:: Task goal ::
Begin with the line that contains "low, high = Vector((1e9,)" and end with the line that contains "for corner in", transcribing exactly each line in that stretch and no other.

:: Given data ::
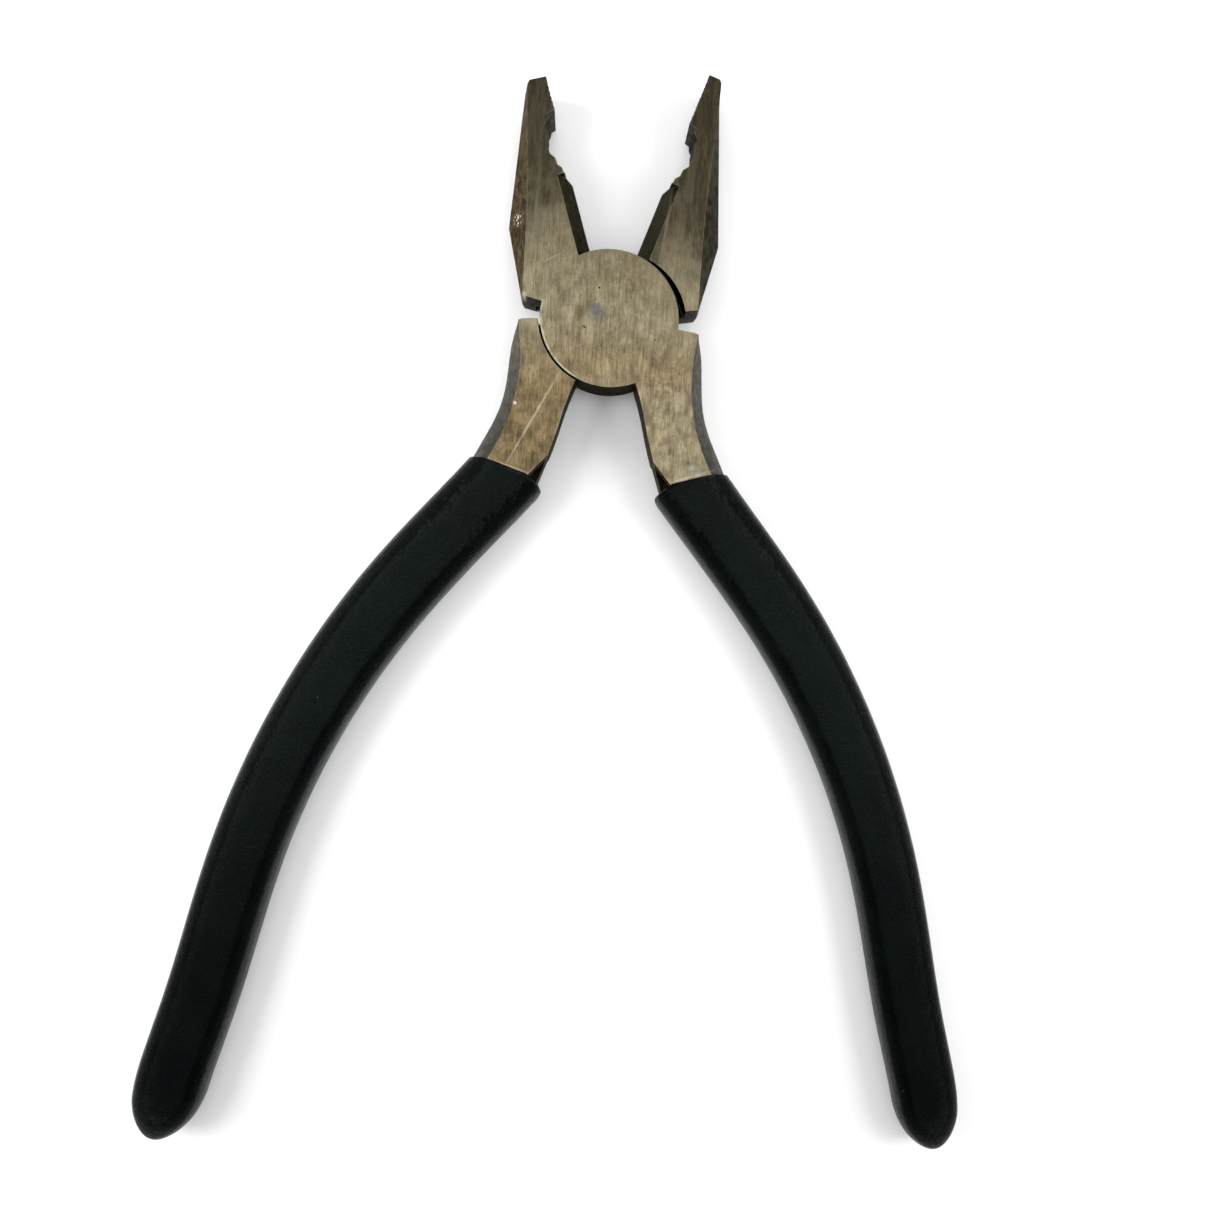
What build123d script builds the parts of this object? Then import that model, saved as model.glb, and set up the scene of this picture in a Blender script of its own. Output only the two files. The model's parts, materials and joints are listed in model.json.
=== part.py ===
from build123d import *
import os
from math import cos, radians, sin

# Lineman (combination) pliers: two congruent forgings lapped at a round joint, one rivet, two dipped grips.
# Frame: origin on the pivot axis at the underside of the head, +Y towards the jaws, +Z up through the head.
# Each half is drawn closed, jaw at +X and handle at -X, its disc in the lower layer, then turned to rest.
# Units are millimetres and degrees.

# ---- driving dimensions ----
head_thickness = 9.5
disc_radius = 11.95
rest_half_angle = 18.3          # each half is turned this far from closed
nose_reach_top = 42.85          # the upper half's nose is ground shorter
nose_reach_bottom = 46.3

lap_gap = 0.05                  # between the two discs
grip_face_x = 0.05              # half of the gap between the closed gripping faces
handle_recess_gap = 0.35        # round wall of the handle to the other disc
jaw_recess_radius = 12.1        # round wall of the jaw, struck from a centre moved outward
jaw_recess_shift = 1.245

mid_plane = head_thickness / 2
lap_half = lap_gap / 2

# ---- jaw: outline corners at the flat faces and at mid thickness ----
tip_x = 2.55
tip_corner = 0.5
waist_face = (9.15, 20.9)       # outer edge of the flat face
waist_mid = (12.75, 20.0)       # ridge that the two outer facets rise to
heel_face = (13.55, 7.3)
heel_mid = (13.8, 7.15)
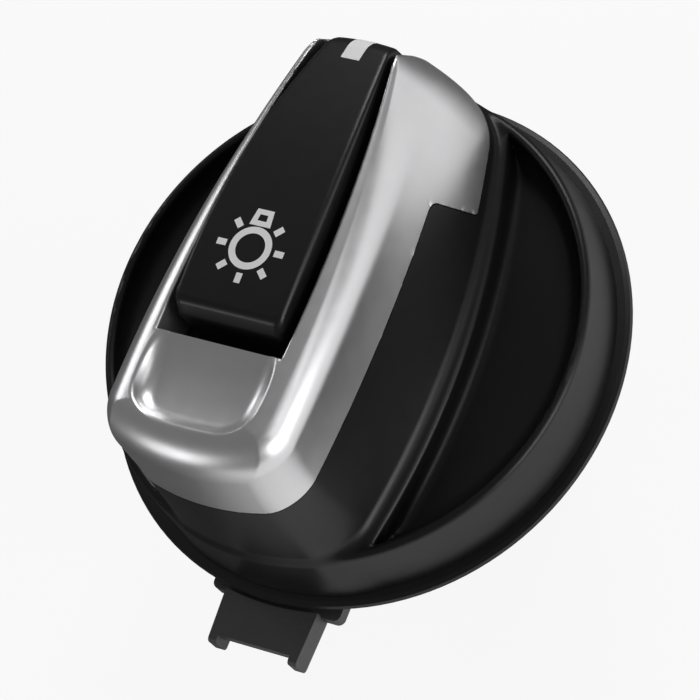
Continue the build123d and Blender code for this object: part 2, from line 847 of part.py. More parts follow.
if __name__ == "__main__":
    os.makedirs("parts", exist_ok=True)
    grip = outer_grip()
    cap = cap_block()
    window = pointer_window(cap)
    save("knob_body", knob_body(grip))
    save("grip_trim", grip_trim(grip))
    save("base_ring", base_ring())
    save("key_cap", key_cap(cap, window))
    save("pointer_window", window)
    save("light_guide", light_guide())
    save("drive_hub", drive_hub())
    save("hub_screws", hub_screws())
    save("hub_clip", hub_clip())
    save("rotor", rotor())
    save("wiper_contacts", wiper_contacts())
    save("detent_track", detent_track())
    for letter, side in (("a", 1), ("b", -1)):
        save("detent_plunger_" + letter, detent_plunger(side))
        save("detent_spring_" + letter, detent_spring(side))
    save("carrier", carrier())
    save("contact_board", contact_board())
    save("contact_tracks", contact_tracks())
    save("terminals", terminals())
    save("lamp_led", lamp_led())
    save("series_resistor", series_resistor())
    save("rear_housing", rear_housing())
    save("housing_screws", housing_screws())
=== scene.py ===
"""Looks of a rotary headlight switch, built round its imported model. Lengths are in metres.

The origin is on the knob's axis in the plane of the seat, +Z points out of the face,
+Y along the pointer and +X to the pointer's right.
"""

import math

import bmesh
import bpy
import numpy as np
from mathutils import Matrix, Vector


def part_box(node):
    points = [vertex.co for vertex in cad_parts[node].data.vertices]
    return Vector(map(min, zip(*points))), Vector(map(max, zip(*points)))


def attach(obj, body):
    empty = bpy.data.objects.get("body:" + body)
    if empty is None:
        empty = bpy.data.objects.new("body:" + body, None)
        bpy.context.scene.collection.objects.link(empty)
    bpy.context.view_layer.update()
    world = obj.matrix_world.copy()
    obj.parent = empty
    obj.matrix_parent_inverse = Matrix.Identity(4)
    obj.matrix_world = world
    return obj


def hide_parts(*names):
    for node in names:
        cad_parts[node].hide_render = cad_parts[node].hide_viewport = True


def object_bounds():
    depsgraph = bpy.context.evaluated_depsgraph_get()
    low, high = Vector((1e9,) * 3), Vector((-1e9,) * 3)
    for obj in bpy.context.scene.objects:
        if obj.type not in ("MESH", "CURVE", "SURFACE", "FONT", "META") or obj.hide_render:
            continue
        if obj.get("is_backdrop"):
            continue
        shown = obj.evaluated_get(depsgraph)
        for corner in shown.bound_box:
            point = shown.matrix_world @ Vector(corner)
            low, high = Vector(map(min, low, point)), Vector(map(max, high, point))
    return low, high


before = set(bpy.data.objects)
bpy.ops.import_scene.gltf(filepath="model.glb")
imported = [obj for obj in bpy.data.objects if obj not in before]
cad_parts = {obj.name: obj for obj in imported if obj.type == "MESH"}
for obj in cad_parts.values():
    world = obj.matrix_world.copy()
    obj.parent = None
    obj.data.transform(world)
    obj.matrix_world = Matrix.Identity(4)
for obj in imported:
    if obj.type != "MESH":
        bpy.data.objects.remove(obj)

bl_info = {
    "name": "Headlight switch",
    "version": (1, 0, 0),
    "blender": (4, 5, 0),
    "location": "View3D > Sidebar > Switch",
    "description": "Builds the visible pieces and the stage of a headlight switch",
    "category": "Object",
}

MM = 0.001
RING_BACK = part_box("base_ring")[0][2]

# The sizes of the moulded forms are in mm, and heights are above the back of the ring.
# Arcs in plan: middle along the pointer, greatest half width and radius
FOOT_PLAN = (-3.5, 10.95, 61.0)
WAIST_PLAN = (-5.0, 8.6, 140.0)
SHOULDER_PLAN = (-10.0, 8.5, 140.0)
LAND_PLAN = (-6.0, 6.25, 130.0)
KEY_PLAN = (-6.0, 5.8, 130.0)
DISH_PLAN = (-6.0, 6.0, 130.0)
POCKET_PLAN = (-3.5, 11.8, 65.0)
CAP_PLAN = (-4.0, 5.0, 120.0)

# Skirt and pockets
SKIRT_RADIUS = 21.85
SKIRT_DRAFT = math.radians(5.2)
SKIRT_FOOT = 0.55
SKIRT_TOP = 6.4
SKIRT_ROUND = 0.5
SKIRT_BORE = 19.95
SKIRT_HOLLOW = 2.4
FOOT_FILLET = 0.9
POCKET_RADIUS = 20.45
POCKET_FLOOR = 4.0
POCKET_COVE = 2.2
POCKET_SIDE_COVE = 1.0
POCKET_CORNER = 0.25
POCKET_RIM = 0.45

# Grip
WAIST_HEIGHT = 14.5
SHOULDER_DROP = 3.2
SHOULDER_FALL = 0.03
SHOULDER_TURN = math.radians(65.0)
SHOULDER_LIMIT = 0.985
LAND_HEIGHT = 23.9
LAND_START = -16.0
LAND_SLOPE = 0.06
LAND_ARC = 900.0
CROWN_ROUND = 0.45
TAIL_ROUND = 2.6
TAIL_FALL = 3.6
POINTER_ROUND = 2.9

# Trim: lower edge, flag at the pointer end, room for the key and finger dish
TRIM_WALL = 1.2
TRIM_EDGE = 15.4
TRIM_EDGE_START = -20.0
TRIM_EDGE_SLOPE = 0.04
FLAG_START = 8.9
FLAG_TOP = 14.24
FLAG_FOOT = 8.0
FLAG_LEAN = 1.9 / 6.24
FLAG_CORNER = 0.35
FLAG_NOTCH = 0.8
FIT_GAP = 0.1
LAND_EDGE = 0.28
KEY_BACK = -9.57
KEY_FOOT = 7.0
DISH_FRONT = -17.55
DISH_BOW = 0.5
DISH_BOW_HALF = 5.5
DISH_CORNER = 2.9
DISH_COVE = 1.8
DISH_OVERRUN = 3.0
DISH_LIP = 23.15
DISH_LOW = (-13.5, 22.55)
DISH_CREST = 23.65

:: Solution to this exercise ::
    low, high = Vector((1e9,) * 3), Vector((-1e9,) * 3)
    for obj in bpy.context.scene.objects:
        if obj.type not in ("MESH", "CURVE", "SURFACE", "FONT", "META") or obj.hide_render:
            continue
        if obj.get("is_backdrop"):
            continue
        shown = obj.evaluated_get(depsgraph)
        for corner in shown.bound_box:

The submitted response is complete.